Quick note for anyone working with dates, times and timezones: you should always use UTC (http://en.wikipedia.org/wiki/Coordinated_Universal_Time/) as the standard timezone for all time-sensitive operations.

So, here is what I ran into: I was converting from the user’s timezone to UTC. To do this, I use the very impressive pytz (http://pytz.sourceforge.net/) library and then using some native python datetime functionality to perform the conversion.

Here’s the interesting part, when I did this:

timestamp = datetime.strptime(input_timestamp, TIME_FORMAT)
usertimestamp = timestamp.replace(tzinfo=usertz)
utcusertimestamp = usertimestamp.astimezone(utc)
return utcusertimestamp

I kept getting times that were off by one hour - i.e. they weren’t taking into account Daylight Saving Time.

It turns out that the following line was the problem:

usertimestamp = timestamp.replace(tzinfo=usertz)

Doing a replace of the timezone information on in the datetime object doesn’t actually take into account Daylight Saving Time (http://en.wikipedia.org/wiki/Daylight_saving_time/).
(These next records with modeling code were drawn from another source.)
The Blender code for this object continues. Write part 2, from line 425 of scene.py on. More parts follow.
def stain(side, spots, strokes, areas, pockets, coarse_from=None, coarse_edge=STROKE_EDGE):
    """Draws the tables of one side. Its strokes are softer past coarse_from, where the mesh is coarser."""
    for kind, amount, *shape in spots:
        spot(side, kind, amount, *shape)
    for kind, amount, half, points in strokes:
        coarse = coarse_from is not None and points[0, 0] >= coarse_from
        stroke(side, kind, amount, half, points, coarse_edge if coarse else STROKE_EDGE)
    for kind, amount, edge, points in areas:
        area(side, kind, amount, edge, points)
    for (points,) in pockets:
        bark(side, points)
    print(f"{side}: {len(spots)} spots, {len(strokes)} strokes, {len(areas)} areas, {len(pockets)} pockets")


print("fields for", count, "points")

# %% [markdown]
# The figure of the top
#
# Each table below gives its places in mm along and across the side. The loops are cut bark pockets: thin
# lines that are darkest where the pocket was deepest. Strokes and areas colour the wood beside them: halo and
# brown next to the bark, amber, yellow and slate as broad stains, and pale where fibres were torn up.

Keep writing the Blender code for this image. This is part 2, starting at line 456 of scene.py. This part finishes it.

It turns out that I needed to do the conversion this way instead:

usertimestamp = usertz.localize(timestamp)

Here’s the final conversion code I used:

timestamp = datetime.strptime(input_timestamp, TIME_FORMAT)
usertimestamp = usertz.localize(timestamp)
utcusertimestamp = usertimestamp.astimezone(utc)
return utcusertimestamp

Let’s hope this bug doesn’t rear it’s head again when the clocks go back later this year!